From 2015 into 2016, we saw retail construction permitting trending upward, with commercial development activity starting to hit its stride following the Great Recession. But unfortunately, that trend appears to have reversed over the course of the last year. New construction retail permitting has seen a dip of around 30% from Q1 2016 to Q1 2017. And there are several key factors that have resulted in the current trend.
We believe there is a trickle-down effect on all commercial permitting due to this dip in retail permitting. So, let’s take a look at the three crucial factors we believe are contributing to the decline in retail permitting, and subsequently commercial permitting overall.
1) Governmental Understaffing
Governmental departments across the country have seen heavy increases in permit requests over the last couple of years. A tremendous amount of these are due to the growing strength of the housing market, but also retail and multi-family starts. Yet, the woeful understaffing of these departments is wreaking havoc on the permitting process. The sheer volume of projects that need permitting is contributing to significant delays. Some projects are taking twice as long to permit due simply to the fact that these departments are dealing with more work than they can handle.
Additionally, many of the commercial development projects in years past have involved a less extensive permit process. Now we are seeing a lot of permitting for full entitlement projects because much of the land that is still available involves a longer, more in-depth permitting process.
2) Retail Bankruptcies
The retail sector is likely to see the number of bankruptcies hit Great Recession highs in 2017. According to AlixPartners consulting firm, nine retailers have filed for bankruptcy in the first quarter of 2017, putting the industry on pace to reach the 18 retailers who filed in 2009.
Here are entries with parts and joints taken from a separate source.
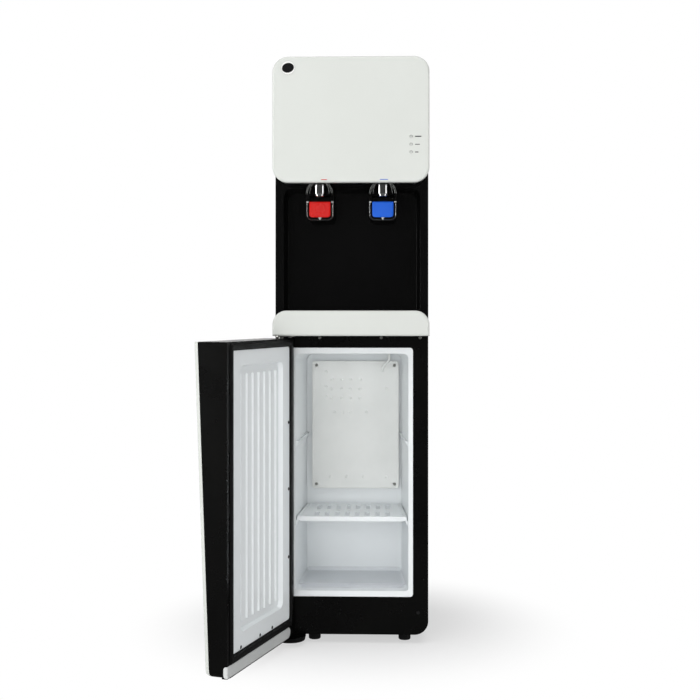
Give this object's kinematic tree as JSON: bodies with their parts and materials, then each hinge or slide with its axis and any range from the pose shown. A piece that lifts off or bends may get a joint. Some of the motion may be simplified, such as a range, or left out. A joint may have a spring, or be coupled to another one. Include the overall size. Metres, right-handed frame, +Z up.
{
  "type": "free-standing water dispenser with refrigerator cabinet",
  "caption": "Tall narrow water dispenser with hot and cold lever taps over a drip tray, a bottle well on top and a small refrigerator with a wedge-shaped door below.",
  "frame": {"origin": "on the floor under the middle of the cabinet's width and of the cabinet's depth, taken without the front panels and the door", "axes": "+X to the right as seen from the front, +Y to the back, +Z up; the front faces -Y and the door is stored 108 degrees open"},
  "size_m": [0.4133, 0.6291, 1.139],
  "materials": {
    "black_steel": "smooth black powder coat",
    "black_satin": "satin moulded black",
    "black_gloss": "high gloss black",
    "galvanised": "bare galvanised sheet",
    "zinc_steel": "zinc plated",
    "black_screw": "blackened steel",
    "white_liner": "satin vacuum-formed white",
    "white_panel": "gloss white",
    "insulation": "rigid foam",
    "painted_aluminium": "white lacquered",
    "clear_plastic": "clear",
    "black_enamel": "black enamel",
    "black_rubber": "matt",
    "badge_grey": "plain dark metal",
    "lens": "unlit lens",
    "chrome": "polished",
    "stainless": "drawn stainless",
    "silicone": "milky silicone",
    "copper": "drawn copper",
    "white_plastic": "moulded white",
    "pale_grey": "satin pale grey",
    "red_plastic": "gloss red",
    "blue_plastic": "gloss blue",
    "green_plastic": "gloss green"
  },
  "bodies": {
    "cabinet": {"side_panel_left": "black_steel", "side_panel_right": "black_steel", "rear_cover": "black_steel", "lower_hinge": "black_steel", "base_tub": "black_satin", "front_frame": "black_satin", "upper_housing": "black_satin", "top_cover": "black_satin", "hot_tap_body": "black_satin", "cold_tap_body": "black_satin", "drip_basin": "black_satin", "relay_cover": "black_satin", "switch_bodies": "black_satin", "bay_moulding": "black_gloss", "base_plate": "galvanised", "partition": "galvanised", "case_screws": "zinc_steel", "evaporator_screws": "zinc_steel", "upper_hinge": "zinc_steel", "fridge_liner": "white_liner", "bottle_collar": "white_liner", "front_panel": "white_panel", "chin_panel": "white_panel", "cabinet_foam": "insulation", "cold_tank_jacket": "insulation", "evaporator_plate": "painted_aluminium", "compressor": "black_enamel", "condenser": "black_enamel", "compressor_grommets": "black_rubber", "cord_gland": "black_rubber", "badge_disc": "badge_grey", "indicator_lenses": "lens", "hot_nozzle": "chrome", "cold_nozzle": "chrome", "cold_tank": "stainless", "hot_tank": "stainless", "water_tubes": "silicone", "refrigerant_pipes": "copper", "drain_spout": "white_plastic"},
    "door": {"door_shell": "black_satin", "door_front_panel": "white_panel", "door_liner": "white_liner", "door_gasket": "black_rubber", "door_lower_bar": "pale_grey", "door_foam": "insulation", "door_bushes": "white_plastic", "door_screws": "black_screw"},
    "hot_lever": {"hot_paddle": "black_satin", "hot_insert": "red_plastic"},
    "cold_lever": {"cold_paddle": "black_satin", "cold_insert": "blue_plastic"},
    "shelf_body": {"shelf": "white_liner"},
    "fridge_tray_body": {"fridge_tray": "clear_plastic"},
    "drip_tray_body": {"drip_tray": "black_satin"},
    "drip_grille_body": {"drip_grille": "black_satin"},
    "left_foot_body": {"left_foot": "black_rubber"},
    "right_foot_body": {"right_foot": "black_rubber"},
    "hot_switch_key": {"hot_switch": "red_plastic"},
    "cold_switch_key": {"cold_switch": "green_plastic"},
    "drain_cap_body": {"drain_cap": "white_plastic"}
  },
  "joints": [
    {"name": "door_hinge", "type": "hinge", "parent": "cabinet", "child": "door", "pos_m": [-0.137, -0.176, 0.3], "axis": [0, 0, -1], "range_deg": [-108, 12]},
    {"name": "hot_lever_pivot", "type": "hinge", "parent": "cabinet", "child": "hot_lever", "pos_m": [-0.061, -0.168, 0.871], "axis": [1, 0, 0], "range_deg": [0, 12], "stiffness_Nm_per_rad": 0.05, "springref_deg": -8.59},
    {"name": "cold_lever_pivot", "type": "hinge", "parent": "cabinet", "child": "cold_lever", "pos_m": [0.061, -0.168, 0.871], "axis": [1, 0, 0], "range_deg": [0, 12], "stiffness_Nm_per_rad": 0.05, "springref_deg": -8.59},
    {"name": "shelf_slide", "type": "slide", "parent": "cabinet", "child": "shelf_body", "axis": [0, -1, 0], "range_m": [0, 0.15]},
    {"name": "fridge_tray_slide", "type": "slide", "parent": "cabinet", "child": "fridge_tray_body", "axis": [0, -1, 0], "range_m": [0, 0.14]},
    {"name": "drip_tray_lift", "type": "slide", "parent": "cabinet", "child": "drip_tray_body", "axis": [0, 0, 1], "range_m": [0, 0.06]},
    {"name": "drip_grille_lift", "type": "slide", "parent": "drip_tray_body", "child": "drip_grille_body", "axis": [0, 0, 1], "range_m": [0, 0.05]},
    {"name": "left_foot_turn", "type": "hinge", "parent": "cabinet", "child": "left_foot_body", "pos_m": [-0.075, -0.112, 0.01], "axis": [0, 0, 1], "continuous": true},
    {"name": "right_foot_turn", "type": "hinge", "parent": "cabinet", "child": "right_foot_body", "pos_m": [0.104, -0.112, 0.01], "axis": [0, 0, 1], "continuous": true},
    {"name": "hot_switch_rock", "type": "hinge", "parent": "cabinet", "child": "hot_switch_key", "pos_m": [-0.062, 0.1472, 1.01], "axis": [1, 0, 0], "range_deg": [0, 16]},
    {"name": "cold_switch_rock", "type": "hinge", "parent": "cabinet", "child": "cold_switch_key", "pos_m": [-0.034, 0.1472, 1.01], "axis": [1, 0, 0], "range_deg": [0, 16]},
    {"name": "drain_cap_turn", "type": "hinge", "parent": "cabinet", "child": "drain_cap_body", "pos_m": [-0.06, 0.165, 0.65], "axis": [0, 1, 0], "continuous": true}
  ]
}
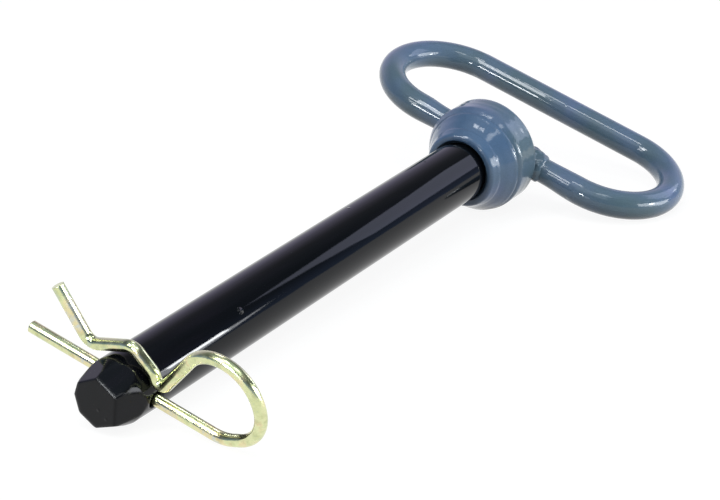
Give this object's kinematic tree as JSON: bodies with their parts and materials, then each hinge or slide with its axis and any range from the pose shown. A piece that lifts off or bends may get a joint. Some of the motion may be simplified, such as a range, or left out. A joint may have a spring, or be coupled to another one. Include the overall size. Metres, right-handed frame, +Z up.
{
  "type": "hitch pin",
  "caption": "Hitch pin: round shank with bevelled point, stepped collar, closed loop handle of round bar and a spring wire R-clip through its cross hole.",
  "frame": {"origin": "centre of the bounding box, on the floor that the pin lies on", "axes": "+X along the pin from its point to its handle, +Z up"},
  "size_m": [0.2506, 0.1084, 0.0369],
  "materials": {
    "shank_black": "gloss",
    "handle_coat": "gloss",
    "clip_zinc": "satin"
  },
  "bodies": {
    "pin": {"shank": "shank_black", "collar": "handle_coat", "handle": "handle_coat", "weld_beads": "handle_coat"},
    "clip": {"r_clip": "clip_zinc"}
  },
  "joints": [
    {"name": "clip_pull", "type": "slide", "parent": "pin", "child": "clip", "axis": [0.0097, -0.9726, -0.2323], "range_m": [0, 0.06], "deforming": ["r_clip"]}
  ]
}
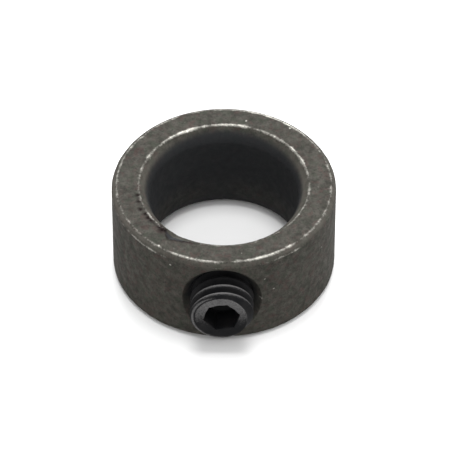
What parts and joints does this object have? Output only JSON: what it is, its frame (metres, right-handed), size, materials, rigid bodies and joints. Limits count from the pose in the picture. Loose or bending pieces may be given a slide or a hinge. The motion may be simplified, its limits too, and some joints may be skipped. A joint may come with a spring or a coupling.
{
  "type": "shaft collar",
  "caption": "One-piece steel shaft collar with a plain bore, held on its shaft by a radial hexagon socket set screw in a countersunk tapped hole.",
  "frame": {"origin": "on the axis of the shaft bore, in the plane of the collar's bottom face", "axes": "+Z along the shaft bore; the set screw points to -Y, so that tightening it moves it along +Y; +X to the right when looking into the hexagon socket"},
  "size_m": [0.021, 0.0229, 0.01],
  "materials": {
    "collar_black_oxide": "satin",
    "screw_black_oxide": "satin"
  },
  "bodies": {
    "collar": {"collar_ring": "collar_black_oxide"},
    "screw_point": {"set_screw_flat_point": "screw_black_oxide"},
    "screw": {"set_screw": "screw_black_oxide"}
  },
  "joints": [
    {"name": "screw_travel", "type": "slide", "parent": "collar", "child": "screw_point", "axis": [0, 1, 0], "range_m": [-0.0005, 0.00185]},
    {"name": "screw_turn", "type": "hinge", "parent": "screw_point", "child": "screw", "pos_m": [0, -0.0085, 0.005], "axis": [0, 1, 0], "range_deg": [-180, 666]}
  ],
  "couplings": [
    {"joint": "screw_turn", "follows": "screw_travel", "rad_per_m": 6283.2}
  ]
}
For new permitting and ground up construction, this means fewer companies looking to expand, and even those that are in expansion mode are opting for existing vacant space and redeveloped properties. There’s definitely been a lack of new, ground-up developments in recent months, and when you look at the grand scheme of things, developers aren’t building shopping malls and power centers anymore. Meaning many retailers are seeing existing spaces as their most viable option. And while leases on existing spaces are still positives signs, they’re obviously not going through the construction permitting process and being counted as a new development.
3) Construction Costs
While we’re seeing overall material costs leveling off from a few years ago, there have still been upticks in key material costs in recent months. Most notably, the price of lumber has jumped due to the high volume of new housing starts. Over the past 12 months, lumber costs rose 7.3 percent, resulting in the reassessment by many on overall construction and construction methods.
For instance, some commercial developers may take into consideration stick-frame buildings. While this type of ground up construction may take a little bit longer to complete, they tend to be less expensive and the labor to construct them is much more readily available. There are significantly more framers in the workforce than there are metal workers. The construction labor force hasn’t fully recovered, resulting in longer project timelines and driving up a lot of the construction costs.
These are just three of the important factors influencing retail permitting and construction. The economic and retail environment will play an important role in whether this trend continues and where we’ll see permitting and new development projects in the coming months.